- **To be done**
Your task is to reproduce word for word the lines running from the line containing "Keep writing the" to the line containing "on_cheek = between(eye, maths(eye, 'ABSOLUTE', out_of_eye), 4", inclusive. Nothing else belongs in the answer.

- **Data for processing**
:::
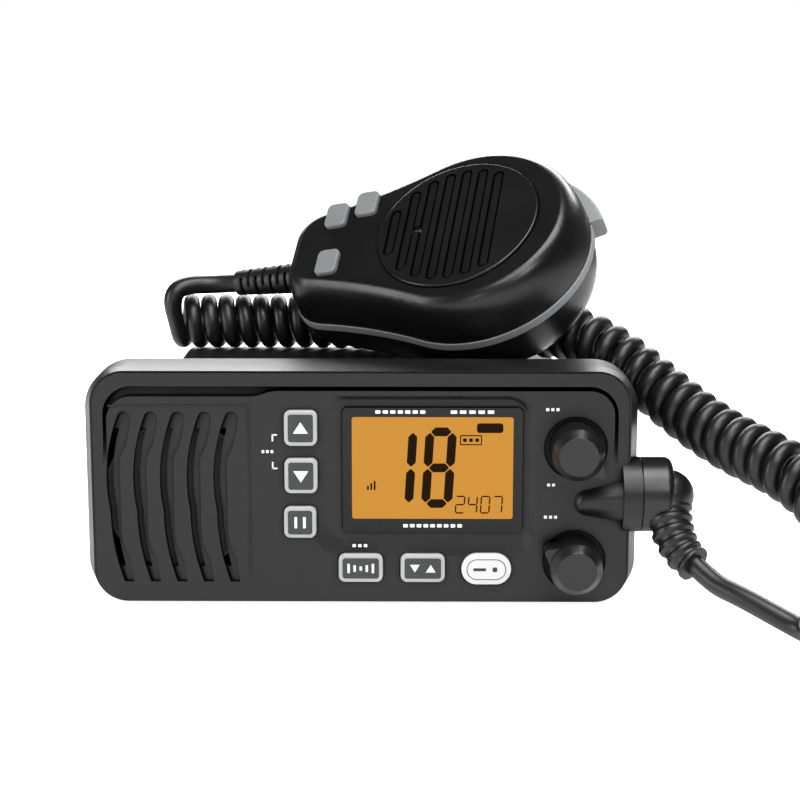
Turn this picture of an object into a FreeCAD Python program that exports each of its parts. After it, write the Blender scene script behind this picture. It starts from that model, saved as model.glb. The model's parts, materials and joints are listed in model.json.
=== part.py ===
:::
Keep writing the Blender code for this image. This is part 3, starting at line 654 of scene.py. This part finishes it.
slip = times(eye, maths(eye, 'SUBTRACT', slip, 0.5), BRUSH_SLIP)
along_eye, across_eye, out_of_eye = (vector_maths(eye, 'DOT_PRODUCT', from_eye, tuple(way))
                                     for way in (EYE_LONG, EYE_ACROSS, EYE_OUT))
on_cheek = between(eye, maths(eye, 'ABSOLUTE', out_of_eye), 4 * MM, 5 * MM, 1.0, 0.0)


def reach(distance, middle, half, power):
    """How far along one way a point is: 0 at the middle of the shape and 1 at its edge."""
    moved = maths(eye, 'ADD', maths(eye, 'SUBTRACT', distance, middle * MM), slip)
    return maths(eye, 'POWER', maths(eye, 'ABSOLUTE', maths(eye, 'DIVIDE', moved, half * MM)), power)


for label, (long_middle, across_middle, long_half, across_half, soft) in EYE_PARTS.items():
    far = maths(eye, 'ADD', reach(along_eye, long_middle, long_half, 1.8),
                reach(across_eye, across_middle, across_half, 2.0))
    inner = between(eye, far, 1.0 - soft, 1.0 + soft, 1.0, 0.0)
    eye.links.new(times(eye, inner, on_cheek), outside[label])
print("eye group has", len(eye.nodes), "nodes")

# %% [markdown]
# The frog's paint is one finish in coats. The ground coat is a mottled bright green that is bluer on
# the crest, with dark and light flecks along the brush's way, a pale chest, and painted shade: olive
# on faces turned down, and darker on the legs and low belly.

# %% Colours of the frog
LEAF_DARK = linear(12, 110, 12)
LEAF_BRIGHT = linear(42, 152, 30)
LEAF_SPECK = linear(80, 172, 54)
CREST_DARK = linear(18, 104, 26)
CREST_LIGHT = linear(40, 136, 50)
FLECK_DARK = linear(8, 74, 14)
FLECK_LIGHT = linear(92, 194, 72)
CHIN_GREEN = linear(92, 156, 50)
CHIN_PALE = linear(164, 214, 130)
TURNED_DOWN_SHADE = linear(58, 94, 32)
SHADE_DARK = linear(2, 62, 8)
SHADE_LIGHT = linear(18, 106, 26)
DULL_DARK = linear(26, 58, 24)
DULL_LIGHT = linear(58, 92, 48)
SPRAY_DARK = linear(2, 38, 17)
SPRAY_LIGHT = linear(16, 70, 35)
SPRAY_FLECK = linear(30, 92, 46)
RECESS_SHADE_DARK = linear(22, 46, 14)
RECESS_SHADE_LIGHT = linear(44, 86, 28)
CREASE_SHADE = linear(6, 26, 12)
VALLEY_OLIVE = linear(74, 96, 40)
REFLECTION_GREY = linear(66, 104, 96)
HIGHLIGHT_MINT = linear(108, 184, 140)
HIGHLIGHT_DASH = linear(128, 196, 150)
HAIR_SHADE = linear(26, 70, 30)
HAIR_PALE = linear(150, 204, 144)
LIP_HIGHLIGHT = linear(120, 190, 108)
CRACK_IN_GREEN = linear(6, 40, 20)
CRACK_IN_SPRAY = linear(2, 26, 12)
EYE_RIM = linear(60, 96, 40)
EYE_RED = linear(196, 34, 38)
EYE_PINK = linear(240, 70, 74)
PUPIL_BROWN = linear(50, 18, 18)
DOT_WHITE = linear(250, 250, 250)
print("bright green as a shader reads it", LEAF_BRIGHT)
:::
- **Answer in full**
Keep writing the Blender code for this image. This is part 3, starting at line 654 of scene.py. This part finishes it.
slip = times(eye, maths(eye, 'SUBTRACT', slip, 0.5), BRUSH_SLIP)
along_eye, across_eye, out_of_eye = (vector_maths(eye, 'DOT_PRODUCT', from_eye, tuple(way))
                                     for way in (EYE_LONG, EYE_ACROSS, EYE_OUT))
on_cheek = between(eye, maths(eye, 'ABSOLUTE', out_of_eye), 4 * MM, 5 * MM, 1.0, 0.0)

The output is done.